-- Task directions --
Quote, without change, all of the lines that follow.
________
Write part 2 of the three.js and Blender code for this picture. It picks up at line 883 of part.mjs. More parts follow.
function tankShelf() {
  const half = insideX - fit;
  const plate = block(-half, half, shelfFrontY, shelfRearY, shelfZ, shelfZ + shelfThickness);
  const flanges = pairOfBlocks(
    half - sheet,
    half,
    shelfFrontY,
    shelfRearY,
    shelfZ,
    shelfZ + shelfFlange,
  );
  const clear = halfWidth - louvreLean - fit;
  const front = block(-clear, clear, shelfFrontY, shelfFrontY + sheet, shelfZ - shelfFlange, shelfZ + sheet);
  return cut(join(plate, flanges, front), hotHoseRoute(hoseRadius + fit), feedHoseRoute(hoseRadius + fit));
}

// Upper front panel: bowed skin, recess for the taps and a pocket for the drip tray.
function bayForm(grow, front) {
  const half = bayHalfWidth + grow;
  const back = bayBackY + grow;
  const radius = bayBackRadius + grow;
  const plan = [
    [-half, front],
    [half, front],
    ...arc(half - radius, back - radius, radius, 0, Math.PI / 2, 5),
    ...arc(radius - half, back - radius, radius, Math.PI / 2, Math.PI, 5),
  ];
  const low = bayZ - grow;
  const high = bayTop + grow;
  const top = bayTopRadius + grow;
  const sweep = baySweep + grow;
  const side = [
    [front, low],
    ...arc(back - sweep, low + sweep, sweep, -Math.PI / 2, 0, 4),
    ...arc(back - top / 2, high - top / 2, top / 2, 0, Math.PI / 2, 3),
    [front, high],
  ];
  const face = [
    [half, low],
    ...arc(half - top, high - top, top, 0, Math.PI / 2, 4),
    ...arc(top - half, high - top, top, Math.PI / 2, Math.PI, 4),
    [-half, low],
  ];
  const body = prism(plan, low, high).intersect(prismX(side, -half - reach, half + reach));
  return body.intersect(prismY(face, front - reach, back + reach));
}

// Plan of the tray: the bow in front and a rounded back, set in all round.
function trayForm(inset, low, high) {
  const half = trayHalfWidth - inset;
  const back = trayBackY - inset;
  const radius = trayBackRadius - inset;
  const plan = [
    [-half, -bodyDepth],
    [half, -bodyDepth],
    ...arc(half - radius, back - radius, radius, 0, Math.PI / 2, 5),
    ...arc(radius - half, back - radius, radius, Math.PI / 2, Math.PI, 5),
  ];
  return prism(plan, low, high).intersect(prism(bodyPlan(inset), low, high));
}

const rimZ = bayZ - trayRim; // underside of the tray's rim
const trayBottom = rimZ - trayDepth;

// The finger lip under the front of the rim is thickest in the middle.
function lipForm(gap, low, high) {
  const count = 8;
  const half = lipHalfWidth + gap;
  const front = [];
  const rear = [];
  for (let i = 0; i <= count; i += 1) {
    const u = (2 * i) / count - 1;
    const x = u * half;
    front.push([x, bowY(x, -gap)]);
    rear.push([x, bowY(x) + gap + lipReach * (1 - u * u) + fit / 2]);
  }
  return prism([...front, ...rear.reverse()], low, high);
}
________
-- Finished exercise --
Write part 2 of the three.js and Blender code for this picture. It picks up at line 883 of part.mjs. More parts follow.
function tankShelf() {
  const half = insideX - fit;
  const plate = block(-half, half, shelfFrontY, shelfRearY, shelfZ, shelfZ + shelfThickness);
  const flanges = pairOfBlocks(
    half - sheet,
    half,
    shelfFrontY,
    shelfRearY,
    shelfZ,
    shelfZ + shelfFlange,
  );
  const clear = halfWidth - louvreLean - fit;
  const front = block(-clear, clear, shelfFrontY, shelfFrontY + sheet, shelfZ - shelfFlange, shelfZ + sheet);
  return cut(join(plate, flanges, front), hotHoseRoute(hoseRadius + fit), feedHoseRoute(hoseRadius + fit));
}

// Upper front panel: bowed skin, recess for the taps and a pocket for the drip tray.
function bayForm(grow, front) {
  const half = bayHalfWidth + grow;
  const back = bayBackY + grow;
  const radius = bayBackRadius + grow;
  const plan = [
    [-half, front],
    [half, front],
    ...arc(half - radius, back - radius, radius, 0, Math.PI / 2, 5),
    ...arc(radius - half, back - radius, radius, Math.PI / 2, Math.PI, 5),
  ];
  const low = bayZ - grow;
  const high = bayTop + grow;
  const top = bayTopRadius + grow;
  const sweep = baySweep + grow;
  const side = [
    [front, low],
    ...arc(back - sweep, low + sweep, sweep, -Math.PI / 2, 0, 4),
    ...arc(back - top / 2, high - top / 2, top / 2, 0, Math.PI / 2, 3),
    [front, high],
  ];
  const face = [
    [half, low],
    ...arc(half - top, high - top, top, 0, Math.PI / 2, 4),
    ...arc(top - half, high - top, top, Math.PI / 2, Math.PI, 4),
    [-half, low],
  ];
  const body = prism(plan, low, high).intersect(prismX(side, -half - reach, half + reach));
  return body.intersect(prismY(face, front - reach, back + reach));
}

// Plan of the tray: the bow in front and a rounded back, set in all round.
function trayForm(inset, low, high) {
  const half = trayHalfWidth - inset;
  const back = trayBackY - inset;
  const radius = trayBackRadius - inset;
  const plan = [
    [-half, -bodyDepth],
    [half, -bodyDepth],
    ...arc(half - radius, back - radius, radius, 0, Math.PI / 2, 5),
    ...arc(radius - half, back - radius, radius, Math.PI / 2, Math.PI, 5),
  ];
  return prism(plan, low, high).intersect(prism(bodyPlan(inset), low, high));
}

const rimZ = bayZ - trayRim; // underside of the tray's rim
const trayBottom = rimZ - trayDepth;

// The finger lip under the front of the rim is thickest in the middle.
function lipForm(gap, low, high) {
  const count = 8;
  const half = lipHalfWidth + gap;
  const front = [];
  const rear = [];
  for (let i = 0; i <= count; i += 1) {
    const u = (2 * i) / count - 1;
    const x = u * half;
    front.push([x, bowY(x, -gap)]);
    rear.push([x, bowY(x) + gap + lipReach * (1 - u * u) + fit / 2]);
  }
  return prism([...front, ...rear.reverse()], low, high);
}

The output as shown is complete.